Gross profit during the first nine months of 2005, was $814,639, 24%
lower than the $1,066,987 gross profits realized during the first nine months of
2004. During the first nine month of 2005, we realized a 12% decrease in net
revenue. We also realized a 6% decrease in cost of sales during that period.
Cost of sales as a percentage of net revenues increased approximately 5% during
the 2005 period compared to the 2004 period. Until such time as we are able to
expand our operations into additional markets, we anticipate gross profit to
remain consistent with the prior year results or to increase modestly.

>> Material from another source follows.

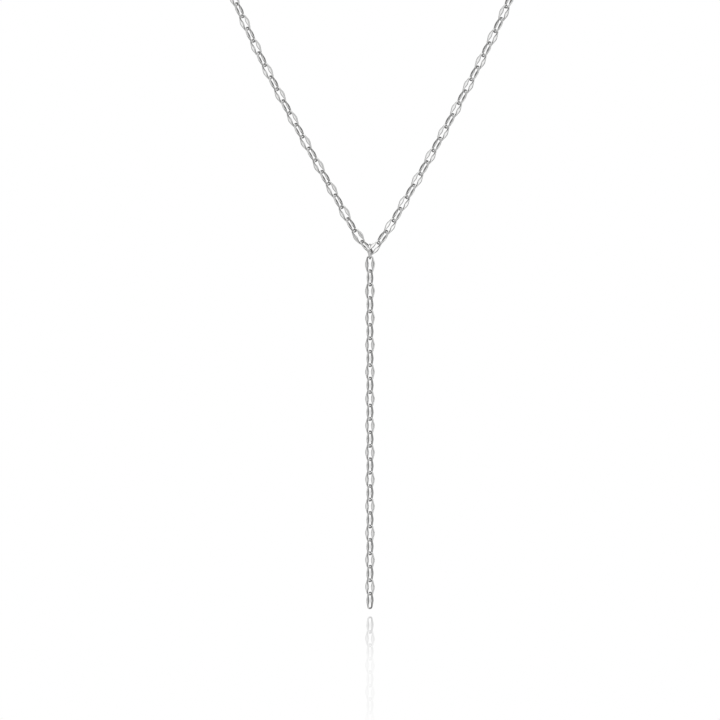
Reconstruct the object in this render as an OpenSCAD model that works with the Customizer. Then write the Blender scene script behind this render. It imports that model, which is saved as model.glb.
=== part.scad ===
// Y necklace of pressed oval links, in the form it has when it is worn.
// The origin is where the clasp rests on the nape, +Z is up and the wearer faces -Y.

/* [Neck loop] */
// Length round the whole neck loop, clasp included
loop_length = 457; // [400:1:540]
// Lean of the two centre links of the V from upright, in degrees
centre_lean = 42.9; // [42:0.1:43.5]
// How far the upper end of the left centre link leans forward, in degrees
left_centre_tilt = 0.9; // [0.5:0.1:1.5]
// How far the upper end of the right centre link leans back, in degrees
right_centre_tilt = 6; // [5.5:0.1:6.5]
// Turn of the left centre link's face away from the front, in degrees
left_centre_turn = -59; // [-60:0.5:-58]
// Turn of the right centre link's face away from the front, in degrees
right_centre_turn = 40; // [38:0.5:42]
// Distance between the end wires of the two centre links where they cross
crossing_gap = 0.435; // [0.42:0.005:0.45]
// Number of links over which the turns at the V and at the ring settle to the chain's own
settle_links = 5; // [3:1:12]

/* [Link] */
// Outside length of one link
link_length = 4.5; // [4.45:0.01:5.2]
// Outside width of one link across its pads
link_width = 2.94; // [2.86:0.01:3.1]
// Wire diameter at the ends of a link
wire_d = 0.41; // [0.36:0.01:0.42]
// Width of a pressed pad at its middle
pad_width = 1.1; // [0.8:0.01:1.2]
// Thickness of a pressed pad at its middle
pad_thickness = 0.38; // [0.25:0.01:0.4]
// Clearance between the wires of two interlocked links
joint_gap = 0.18; // [0.17:0.01:0.3]
// Turn of every second link's face away from the front, in degrees
face_turn = 36; // [30:1:42]

/* [Drop] */
// Length of the hanging chain
drop_length = 91; // [28:1:120]
// Turn of the face of the first hanging link, in degrees
first_drop_turn = 32; // [30:0.5:36]

/* [Joining ring] */
// Outside diameter of the ring
ring_outer = 4.13; // [4.11:0.01:4.2]
// Wire diameter of the ring
ring_wire = 0.44; // [0.38:0.01:0.45]
// Clearance between the ring and the first hanging link
ring_gap = 0.125; // [0.12:0.005:0.16]
// Turn of the ring about the upright axis, away from square to the V, in degrees
ring_turn = -7; // [-8:0.5:-6]
// How far the ring's centre lies to the left of the crossing of the centre links
ring_left = 0.13; // [0.12:0.005:0.15]
// How far the ring's centre lies behind the crossing
ring_behind = 0.13; // [0.11:0.01:0.15]
// How far the ring's centre lies above the crossing
ring_rise = 0.39; // [0.38:0.01:0.4]

/* [Clasp] */
// Length that the clasp takes up between the ends of the two chains
clasp_span = 9; // [8:0.5:16]
// Diameter of the clasp's barrel
barrel_d = 3; // [2.8:0.1:4]
// Radius of the barrel's rounded ends
barrel_round = 0.7; // [0.3:0.1:0.7]
// Outside diameter of the eye at each end of the clasp
eye_outer = 2.6; // [2.5:0.05:3.2]
// Wire diameter of the eyes
eye_wire = 0.45; // [0.35:0.05:0.45]

/* [Hidden] */
$fn = 48;

// Route of the chain. The first point is the crossing of the two centre links.
crossing_point = [0.13, -92, -134.5];
// The rows above it run up the V and round the neck to the nape. Their columns are the reach
// to the left, the reach to the right, the place from front to back, the height, and the
// angle from the front that the outside of the chain faces.
route = [
    [9.9, 10.8, -92, -118, 0],
    [19.9, 20.8, -92, -100, 0],
    [28.2, 29.1, -92, -84, 0],
    [35.0, 36.2, -92, -69, 0],
    [42.2, 43.3, -88.5, -51.5, 10],
    [48.2, 48.3, -76, -36, 40],
    [51.2, 50.4, -54, -22, 85],
    [46.1, 45.2, -29, -11, 120],
    [32.9, 32.5, -10, -4.5, 150],
    [17.5, 17.5, -2, -1, 170]
];
nape_angle = 180;
// Points of the smooth route between two rows
route_steps = 12;
// How far the smooth route follows the centre link's own direction before it bends up the arm
route_lead = 0.9;

// Half the distance between the two end wires of a link
half_reach = (link_length - wire_d) / 2;
// Distance from one link to the next
link_pitch = link_length - 2 * wire_d - joint_gap;
// How far an end wire passes beyond the joint into the next link
overlap = half_reach - link_pitch / 2;
// Distance from a link's middle to the middle of its pads
pad_offset = (link_width - pad_width) / 2;
// Distance from an eye's middle to the middle of its wire
eye_radius = (eye_outer - eye_wire) / 2;
ring_radius = (ring_outer - ring_wire) / 2;
neck_links = round((loop_length - clasp_span) / (2 * link_pitch));
drop_links = round(drop_length / link_pitch);

// Half of a link's outline. The columns are the place along the link as a share of half_reach,
// the place across it as a share of pad_offset, the share of the swell from wire to pad, and
// whether the wire is pressed flat there.
half_outline = [
    [1, 0.68, 0, 0],
    [0.5, 0.99, 0.3, 1],
    [0, 1, 1, 1],
    [-0.5, 0.99, 0.3, 1],
    [-1, 0.68, 0, 0]
];
outline = concat(half_outline, [for (row = half_outline) [-row[0], -row[1], row[2], row[3]]]);
// Corners of the wire's section, as shares of its width and thickness. The columns are the
// places across and through it where it is round, and those where it is pressed flat.
wire_corners = [
    [0.5, 0, 0.5, 0],
    [0.12, 0.5, 0.32, 0.5],
    [-0.5, 0.31, -0.5, 0.5],
    [-0.5, -0.31, -0.5, -0.5],
    [0.12, -0.5, 0.32, -0.5]
];
wire_sides = len(wire_corners);

function unit(v) = v / norm(v);

// Corners of the wire's section at one place of the outline, mitred to the bend there
function section(i) =
    let (
        count = len(outline),
        places = [for (row = outline) [row[0] * half_reach, row[1] * pad_offset]],
        here = places[i],
        ahead = unit(places[(i + 1) % count] - here),
        behind = unit(here - places[(i + count - 1) % count]),
        heading = unit(ahead + behind),
        out = [heading.y, -heading.x],
        width = (wire_d + outline[i][2] * (pad_width - wire_d)) / (heading * ahead),
        thickness = wire_d + outline[i][3] * (pad_thickness - wire_d),
        column = 2 * outline[i][3]
    )
    [for (corner = wire_corners)
        let (shift = corner[column] * width)
        [here.x + out.x * shift, here.y + out.y * shift, corner[column + 1] * thickness]];

link_points = [for (i = [0:len(outline) - 1]) each section(i)];
link_faces = [for (i = [0:len(outline) - 1])
    let (this = i * wire_sides, next = (i + 1) % len(outline) * wire_sides)
    for (k = [0:wire_sides - 1])
        let (up = (k + 1) % wire_sides)
        each [[this + k, next + up, next + k], [this + k, this + up, next + up]]];

// A pose holds a link's centre, the way that it points and the way that its face looks.
module link(pose) {
    along = unit(pose[1]);
    face = unit(pose[2] - (pose[2] * along) * along);
    across = cross(face, along);
    centre = pose[0];
    multmatrix([
        [along.x, across.x, face.x, centre.x],
        [along.y, across.y, face.y, centre.y],
        [along.z, across.z, face.z, centre.z],
        [0, 0, 0, 1]
    ])
        polyhedron(link_points, link_faces);
}

// Face of a link that points along, turned by an angle from its outward side. The side is -1
// on the left arm and 1 on the right arm, and mirrors the turn.
function turned_face(along, outward, turn, side) =
    let (
        way = unit(along),
        out = unit(outward - (outward * way) * way)
    )
    cos(turn) * out + side * sin(turn) * cross(way, out);

// Turn of link k of a chain: links alternate by a right angle, and what the first link is
// turned further than the chain's own pattern dies out along the first links.
function link_turn(k, first_turn, pattern_turn) =
    let (
        excess = (first_turn - pattern_turn) * max(0, 1 - k / settle_links),
        other = pattern_turn > 0 ? pattern_turn - 90 : pattern_turn + 90
    )
    (k % 2 == 0 ? pattern_turn : other) + excess;

function arm_turn(side, k) =
    side < 0
        ? link_turn(k, left_centre_turn, face_turn - 90)
        : link_turn(k, right_centre_turn, face_turn);

// Direction of a centre link, from its end in the crossing upwards
function centre_way(side) =
    let (tilt = side < 0 ? left_centre_tilt : -right_centre_tilt)
    [side * sin(centre_lean) * cos(tilt), -sin(tilt), cos(centre_lean) * cos(tilt)];
function centre_face(side) = turned_face(centre_way(side), [0, -1, 0], arm_turn(side, 0), side);
function end_wire_way(side) = cross(centre_face(side), centre_way(side));

// The end wires of the two centre links stand apart along their common perpendicular.
crossing_normal = unit(cross(end_wire_way(-1), end_wire_way(1)));
crossing_shift = (wire_d + crossing_gap) / 2 * crossing_normal * sign(crossing_normal.x);

function crossing_end(side, scale) = crossing_point * scale - side * crossing_shift;
function centre_pose(side, scale) = [
    crossing_end(side, scale) + half_reach * centre_way(side),
    centre_way(side),
    centre_face(side)
];

// Rows of one arm: place and facing angle, from the joint above the centre link to the clasp
function arm_rows(side, scale) =
    let (start = crossing_end(side, scale) + (half_reach + link_pitch / 2) * centre_way(side))
    concat(
        [[each start, 0]],
        [for (row = route)
            [side * (side < 0 ? row[0] : row[1]) * scale, row[2] * scale, row[3] * scale, row[4]]],
        [[side * clasp_span / 2, 0, 0, nape_angle]]
    );

function curve(a, b, c, d, t) =
    (2 * b + (c - a) * t + (2 * a - 5 * b + 4 * c - d) * pow(t, 2)
        + (3 * b - a - 3 * c + d) * pow(t, 3)) / 2;

function place(row) = [row[0], row[1], row[2]];

// Smooth path through the rows. It leaves the centre link straight on and meets the clasp
// square on.
function smooth(rows, side) =
    let (
        last = len(rows) - 1,
        reach = route_lead * norm(place(rows[1]) - place(rows[0])),
        before = rows[0] - reach * [each centre_way(side), 0],
        after = [-side * clasp_span / 2, 0, 0, nape_angle],
        all = [before, each rows, after]
    )
    [for (i = [1:last])
        for (j = [0:route_steps - 1])
            curve(all[i - 1], all[i], all[i + 1], all[i + 2], j / route_steps),
        rows[last]];

// Distance along a path from its start to each of its points
function distances(path) =
    [for (i = 0, s = 0; i < len(path);
        i = i + 1, s = s + (i < len(path) ? norm(place(path[i]) - place(path[i - 1])) : 0)) s];

function path_length(path) = distances(path)[len(path) - 1];

// The route is scaled so that the chain's links fill it.
arm_length = link_pitch * (neck_links - 1);
drawn_length = (path_length(smooth(arm_rows(-1, 1), -1)) + path_length(smooth(arm_rows(1, 1), 1))) / 2;
route_scale = arm_length / drawn_length;

// Joints between the links of one arm, evenly spaced
function arm_joints(side) =
    let (
        path = smooth(arm_rows(side, route_scale), side),
        s = distances(path),
        columns = [for (c = [0:3]) [for (i = [0:len(path) - 1]) [s[i], path[i][c]]]],
        spans = neck_links - 1
    )
    [for (k = [0:spans]) [for (c = columns) lookup(s[len(s) - 1] * k / spans, c)]];

function arm_poses(side) =
    let (joints = arm_joints(side))
    [centre_pose(side, route_scale),
        each [for (k = [1:neck_links - 1])
            let (
                below = joints[k - 1],
                above = joints[k],
                angle = (below[3] + above[3]) / 2,
                along = place(above - below),
                outward = [side * sin(angle), -cos(angle), 0]
            )
            [place(below + above) / 2, along, turned_face(along, outward, arm_turn(side, k), side)]]];

ring_centre = crossing_point * route_scale + [-ring_left, ring_behind, ring_rise];
// Centre of the first hanging link, whose end wire lies in the bottom of the ring
first_drop = ring_centre
    - [0, 0, ring_outer / 2 - ring_wire - ring_gap - wire_d / 2 + half_reach];

// Distance from the middle of the clasp to the middle of each eye: the chain's last end wire
// passes through the eye, and the eye's wire through the last link.
eye_place = clasp_span / 2 - overlap + (wire_d + eye_wire) / 2 + joint_gap - eye_radius;
// The barrel's ends pass through the middle of the eyes' wire.
barrel_half = eye_place - eye_radius;

module neck_chain(side) {
    for (pose = arm_poses(side))
        link(pose);
}

module neck_chain_left() {
    color("silver") neck_chain(-1);
}

module neck_chain_right() {
    color("silver") neck_chain(1);
}

module drop_chain() {
    color("silver")
        for (k = [0:drop_links - 1])
            let (
                up = [0, 0, 1],
                turn = link_turn(k, first_drop_turn, face_turn)
            )
            link([first_drop - k * link_pitch * up, up, turned_face(up, [0, -1, 0], turn, -1)]);
}

module joining_ring() {
    color("silver")
        translate(ring_centre)
            rotate([0, 90, ring_turn])
                rotate_extrude()
                    translate([ring_radius, 0])
                        circle(d = ring_wire);
}

// Half of the barrel's outline, with its rounded ends
module barrel_outline() {
    radius = barrel_d / 2;
    translate([0, -barrel_half]) square([radius - barrel_round, 2 * barrel_half]);
    translate([0, barrel_round - barrel_half]) square([radius, 2 * (barrel_half - barrel_round)]);
    for (end = [-1, 1])
        translate([radius - barrel_round, end * (barrel_half - barrel_round)])
            circle(r = barrel_round);
}

module clasp() {
    color("silver") {
        rotate([0, 90, 0]) rotate_extrude() barrel_outline();
        for (side = [-1, 1])
            translate([side * eye_place, 0, 0])
                rotate([-arm_turn(side, neck_links - 1), 0, 0])
                    rotate_extrude()
                        translate([eye_radius, 0])
                            circle(d = eye_wire);
    }
}

neck_chain_left();
neck_chain_right();
joining_ring();
drop_chain();
clasp();
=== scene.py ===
# %% [markdown]
# A silver Y necklace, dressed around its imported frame
#
# The necklace is a loop of small pressed oval links, with a straight hanging chain in the
# middle of its V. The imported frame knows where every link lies. This file gives each link its
# soft pressed shape and its polish, and sets up the plain white studio that it hangs in.
#
# Everything is in metres, with +Z up, the origin on the nape and the wearer facing -Y.

import math

import bmesh
import bpy
import numpy as np
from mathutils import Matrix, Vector


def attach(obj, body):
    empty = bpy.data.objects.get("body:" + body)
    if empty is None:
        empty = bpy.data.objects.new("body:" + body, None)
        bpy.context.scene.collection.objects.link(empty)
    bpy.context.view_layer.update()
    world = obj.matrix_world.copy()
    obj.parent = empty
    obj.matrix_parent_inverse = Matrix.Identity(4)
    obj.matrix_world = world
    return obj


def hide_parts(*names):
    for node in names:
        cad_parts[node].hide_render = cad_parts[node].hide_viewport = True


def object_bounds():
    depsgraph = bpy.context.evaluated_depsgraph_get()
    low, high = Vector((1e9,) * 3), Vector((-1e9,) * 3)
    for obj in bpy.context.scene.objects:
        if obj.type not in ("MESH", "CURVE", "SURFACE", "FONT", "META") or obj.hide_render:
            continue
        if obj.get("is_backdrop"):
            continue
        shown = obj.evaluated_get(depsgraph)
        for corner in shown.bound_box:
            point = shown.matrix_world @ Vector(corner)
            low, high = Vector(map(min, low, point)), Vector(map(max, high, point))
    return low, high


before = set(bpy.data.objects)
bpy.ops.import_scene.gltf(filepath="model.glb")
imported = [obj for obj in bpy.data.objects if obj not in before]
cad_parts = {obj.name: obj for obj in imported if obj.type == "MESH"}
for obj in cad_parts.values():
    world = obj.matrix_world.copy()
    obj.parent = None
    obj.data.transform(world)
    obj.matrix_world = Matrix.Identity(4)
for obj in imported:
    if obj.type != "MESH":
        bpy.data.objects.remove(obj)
cad_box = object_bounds()
scene = bpy.context.scene
MM = 0.001
print("nodes:", sorted(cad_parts))
print("size in mm:", [round((high - low) / MM, 2) for low, high in zip(*cad_box)])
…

General and Administrative Expenses
Comparison of the nine months ended September 30, 2005 and 2004
General and administrative expenses for the nine months ended September
30, 2005, decreased $53,455, or 5% to $952,160 compared to the nine months ended
September 30, 2004, and as a percentage of sales revenue increased approximately
3% during the nine months ended September 30, 2005 and 2004. During the nine
months ended September 30, 2005 and 2004, general and administrative costs
consisted of:
Nine Months Ended
September 30, 2005 September 30, 2004
------------------ ------------------
Salaries & benefits costs $ 383,949 $ 463,072
Advertising & display costs 73,647 57,049
Occupancy costs & utilities 235,010 223,497
Legal & accounting costs 41,505 38,340
Other 218,049 223,657
-------------- -------------
$ 952,160 $ 1,005,615
============== =============
10
The 17% reduction in salaries and benefits costs in the nine months
ended September 30, 2005 compared to 2004 is largely the result of a reduction
in our work force as we have made a concerted effort to consolidate certain job
functions. We do not anticipate significant increases in staffing needs until we
have raised sufficient capital to expand our operations.

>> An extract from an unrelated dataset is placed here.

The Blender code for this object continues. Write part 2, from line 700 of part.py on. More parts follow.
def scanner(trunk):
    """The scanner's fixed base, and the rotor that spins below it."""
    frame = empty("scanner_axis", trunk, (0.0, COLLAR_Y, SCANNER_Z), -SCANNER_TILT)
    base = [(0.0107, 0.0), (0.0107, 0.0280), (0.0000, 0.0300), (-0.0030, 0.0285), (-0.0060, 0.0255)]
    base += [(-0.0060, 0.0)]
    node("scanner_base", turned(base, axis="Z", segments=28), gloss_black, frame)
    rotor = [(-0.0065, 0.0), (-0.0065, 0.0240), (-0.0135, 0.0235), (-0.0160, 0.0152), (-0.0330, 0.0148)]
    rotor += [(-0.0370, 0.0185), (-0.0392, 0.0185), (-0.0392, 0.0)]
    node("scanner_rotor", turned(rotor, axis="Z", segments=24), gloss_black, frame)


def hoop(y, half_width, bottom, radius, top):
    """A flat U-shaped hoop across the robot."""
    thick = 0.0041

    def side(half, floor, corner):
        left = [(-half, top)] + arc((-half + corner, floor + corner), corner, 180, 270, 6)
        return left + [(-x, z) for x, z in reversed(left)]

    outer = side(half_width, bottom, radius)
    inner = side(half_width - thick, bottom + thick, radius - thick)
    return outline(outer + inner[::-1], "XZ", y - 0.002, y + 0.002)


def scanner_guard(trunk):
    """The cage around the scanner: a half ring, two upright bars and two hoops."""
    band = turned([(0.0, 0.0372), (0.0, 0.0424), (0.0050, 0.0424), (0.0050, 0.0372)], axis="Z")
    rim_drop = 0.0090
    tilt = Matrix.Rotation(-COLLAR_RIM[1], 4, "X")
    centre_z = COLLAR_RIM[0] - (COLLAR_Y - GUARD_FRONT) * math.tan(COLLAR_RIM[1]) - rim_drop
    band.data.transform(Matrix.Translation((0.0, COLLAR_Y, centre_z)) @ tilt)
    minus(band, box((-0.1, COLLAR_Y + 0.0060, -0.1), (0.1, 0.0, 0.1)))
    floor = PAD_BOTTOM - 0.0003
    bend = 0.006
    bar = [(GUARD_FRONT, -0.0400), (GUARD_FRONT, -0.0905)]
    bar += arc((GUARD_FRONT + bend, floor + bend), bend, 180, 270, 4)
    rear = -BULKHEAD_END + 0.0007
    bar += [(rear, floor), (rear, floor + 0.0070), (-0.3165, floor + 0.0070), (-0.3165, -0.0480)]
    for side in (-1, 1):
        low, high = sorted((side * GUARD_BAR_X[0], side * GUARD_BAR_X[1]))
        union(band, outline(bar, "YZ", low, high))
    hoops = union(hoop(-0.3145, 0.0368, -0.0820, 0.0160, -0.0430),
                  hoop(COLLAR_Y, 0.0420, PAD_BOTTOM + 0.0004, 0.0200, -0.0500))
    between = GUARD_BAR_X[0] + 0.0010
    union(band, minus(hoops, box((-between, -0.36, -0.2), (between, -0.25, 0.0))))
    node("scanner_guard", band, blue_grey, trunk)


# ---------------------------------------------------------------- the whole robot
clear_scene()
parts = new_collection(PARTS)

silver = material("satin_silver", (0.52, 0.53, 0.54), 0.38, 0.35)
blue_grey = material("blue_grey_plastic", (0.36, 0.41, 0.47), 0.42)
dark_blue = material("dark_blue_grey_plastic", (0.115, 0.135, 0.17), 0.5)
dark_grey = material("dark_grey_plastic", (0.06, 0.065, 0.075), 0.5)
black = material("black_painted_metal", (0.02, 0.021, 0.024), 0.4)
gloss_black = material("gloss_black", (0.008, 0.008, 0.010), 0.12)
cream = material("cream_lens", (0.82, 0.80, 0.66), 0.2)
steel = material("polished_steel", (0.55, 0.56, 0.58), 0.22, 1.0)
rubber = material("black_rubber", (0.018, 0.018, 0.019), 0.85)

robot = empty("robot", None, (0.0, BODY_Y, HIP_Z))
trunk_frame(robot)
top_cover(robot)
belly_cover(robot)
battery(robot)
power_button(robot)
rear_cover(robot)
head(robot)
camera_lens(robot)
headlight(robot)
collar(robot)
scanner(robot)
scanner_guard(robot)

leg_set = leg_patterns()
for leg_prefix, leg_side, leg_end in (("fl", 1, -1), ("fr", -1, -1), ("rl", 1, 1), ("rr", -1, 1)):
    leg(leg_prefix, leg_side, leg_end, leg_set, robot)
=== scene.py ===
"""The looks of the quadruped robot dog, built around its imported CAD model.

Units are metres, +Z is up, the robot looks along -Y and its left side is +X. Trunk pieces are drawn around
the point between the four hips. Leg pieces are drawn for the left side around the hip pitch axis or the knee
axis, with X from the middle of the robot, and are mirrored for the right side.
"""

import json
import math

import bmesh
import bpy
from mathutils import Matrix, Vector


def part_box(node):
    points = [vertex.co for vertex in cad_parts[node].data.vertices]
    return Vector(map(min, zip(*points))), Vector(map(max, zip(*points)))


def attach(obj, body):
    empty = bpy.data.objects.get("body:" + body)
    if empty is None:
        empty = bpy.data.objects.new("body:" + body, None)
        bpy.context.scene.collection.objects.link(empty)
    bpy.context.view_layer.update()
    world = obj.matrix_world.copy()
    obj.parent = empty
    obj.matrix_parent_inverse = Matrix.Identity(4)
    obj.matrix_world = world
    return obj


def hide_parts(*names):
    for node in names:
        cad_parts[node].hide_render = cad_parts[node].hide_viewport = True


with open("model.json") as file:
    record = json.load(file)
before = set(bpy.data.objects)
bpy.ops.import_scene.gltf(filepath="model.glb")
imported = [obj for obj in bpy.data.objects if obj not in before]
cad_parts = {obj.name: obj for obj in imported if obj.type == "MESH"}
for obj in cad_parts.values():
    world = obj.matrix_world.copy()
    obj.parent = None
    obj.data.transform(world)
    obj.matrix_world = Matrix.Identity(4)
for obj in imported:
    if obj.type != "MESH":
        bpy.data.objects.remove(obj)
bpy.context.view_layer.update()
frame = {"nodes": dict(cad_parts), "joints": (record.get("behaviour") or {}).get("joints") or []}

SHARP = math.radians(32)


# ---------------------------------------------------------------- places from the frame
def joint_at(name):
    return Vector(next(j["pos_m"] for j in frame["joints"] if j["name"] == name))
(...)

During the nine months ended September 30, 2005 we increased our
advertising and display costs by 29% compared to the same period of 2004. This
increase in advertising is largely attributable to our efforts to increase
product sales and our efforts to inform investors of our ongoing public
offering. We anticipate advertising costs to be reduced in upcoming quarters.
Occupancy costs and utilities during the nine months ended September
30, 2005 compared to the same period of 2004, increased 6%. We expect these
costs to remain relatively constant in the upcoming quarters.

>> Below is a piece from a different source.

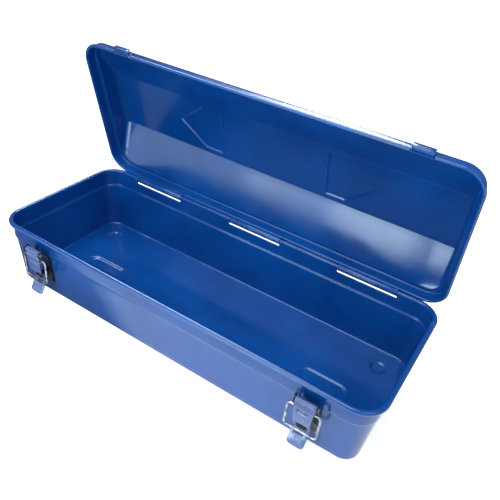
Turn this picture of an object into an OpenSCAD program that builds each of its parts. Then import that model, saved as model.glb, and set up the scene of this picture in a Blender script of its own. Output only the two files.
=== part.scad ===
// Pressed-steel tool box: one open tray, a three-faced lid on three strap hinges,
// two draw latches and a folding carrying handle. Millimetres. X runs along the
// length, the front is at -Y, Z is up and zero is the underside of the tray's floor.

/* [Case] */
// Length over the rolled rims
case_l = 412; // [320:1:520]
// Depth over the rolled rims
case_d = 163; // [130:1:220]
// Height of the tray, underside of its floor to top of rim
tray_h = 71.5; // [60:0.5:120]
// Thickness of the sheet steel
sheet = 1; // [0.8:0.1:1.2]
// Plan radius of the corners over the rim
corner_r = 24; // [18:1:36]
// Radius of the rolled rim
curl_r = 2.5; // [2:0.1:3.5]
// Height of the wider band under the rim
band_h = 18.5; // [12:0.5:24]
// How far the band stands out from the wall below it
band_out = 1.2; // [0.6:0.1:2]
// How far the wall has come in from the rim at the floor
wall_in = 9.6; // [7:0.1:16]
// Radius between the wall and the floor
floor_r = 3.5; // [3:0.5:8]

/* [Feet] */
// How far the pressed feet stand below the floor
foot_h = 1.5; // [1:0.1:3]
// Radius of a pressed foot
foot_r = 8; // [5:0.5:10]
// Distance of the corner feet from the ends of the case
foot_end = 34; // [30:1:60]
// Distance of the corner feet from the front and back of the case
foot_side = 35; // [30:1:60]
// Distance of the two long feet's outer rounds from the ends of the case
mid_foot_end = 54; // [50:1:90]
// How far forward of the middle the two long feet are
mid_foot_y = 5; // [0:1:12]
// Distance between the two rounds of a long foot
mid_foot_l = 32; // [10:1:60]

/* [Lid] */
// Radius of the lid's rolled rim
lid_curl_r = 1.7; // [1.4:0.1:2.5]
// Height of the lid over the tray's rim
lid_h = 33.5; // [26:0.5:50]
// Height of the lid's upright skirt
skirt_h = 12; // [11:0.5:16]
// Width of the ledge inside the skirt
ledge = 4; // [2:0.5:8]
// Width of the flat top panel
top_w = 61; // [54:1:80]
// Radius of the two long creases
crease_r = 5; // [2:0.5:8]
// Radius where the panels turn down into the ends
end_r = 8; // [4:0.5:8]
// Angle of the lid from shut to open
open_angle = 75; // [60:1:75]
// Gap left between the two rims when the lid is shut
rim_gap = 0.3; // [0.3:0.1:0.6]

/* [Hinges] */
// Width of a hinge knuckle
hinge_w = 62.4; // [40:0.1:70]
// Distance of the outer hinges from the ends of the case
hinge_end = 44.4; // [40:0.1:60]
// Thickness of a hinge strap
strap_t = 1; // [0.8:0.1:1]
// How far each strap is wider than its knuckle at one side
shoulder = 4; // [3:0.5:6]

/* [Latches] */
// Distance of the latches from the ends of the case
latch_end = 55; // [50:1:80]
// Width of the lever
lever_w = 18; // [16:0.5:24]
// Thickness of the lever's sheet
lever_t = 1.2; // [1:0.1:1.4]
// Radius of the lever's pin
pin_r = 1.5; // [1.2:0.1:1.6]
// Radius of the bail's wire
bail_r = 1.1; // [0.8:0.1:1.2]
// Drop of the bail from its pivot to its lower wire
bail_drop = 26; // [24:0.5:28]

/* [Handle] */
// Distance between the two legs of the handle
handle_w = 124; // [110:1:150]
// Reach of the handle from its pivot to the grip
handle_reach = 45; // [40:1:50]
// Radius of the handle's rod
rod_r = 3; // [2.5:0.1:3.5]
// Radius of the grip
grip_r = 7.5; // [6:0.5:8]
// Length of the grip
grip_l = 94; // [80:1:100]
// How far the two pads under the handle are pressed out
pad_out = 1.2; // [0.6:0.1:2]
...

Legal and accounting costs increased 8% to $41,505 during the nine
month period ended September 30, 2005 compared to the nine month period ended
September 30, 2004. We anticipate legal and accounting costs to continue at
levels consistent with or higher than the amounts incurred in the first nine
months of 2005 as we begin to incur legal and accounting costs in connection
with our ongoing public reporting obligations.
Other costs remained relatively constant decreasing about 3% during the
nine months ended September 30, 2005 compared to September 30, 2004. We
anticipate other expenses to remain fairly constant in upcoming quarters.
Net Loss
Our net loss in the nine months ended September 30, 2005 was $200,113
compared to net income of $15,635 during the first nine months of 2004. This
change from net income to a net loss during the first nine months of 2005 is
primarily the result of decreased sales volume and increased cost of sales
compared to the first nine months of 2004 as the Company completed a number of
unusually large jobs during the first nine months of 2004.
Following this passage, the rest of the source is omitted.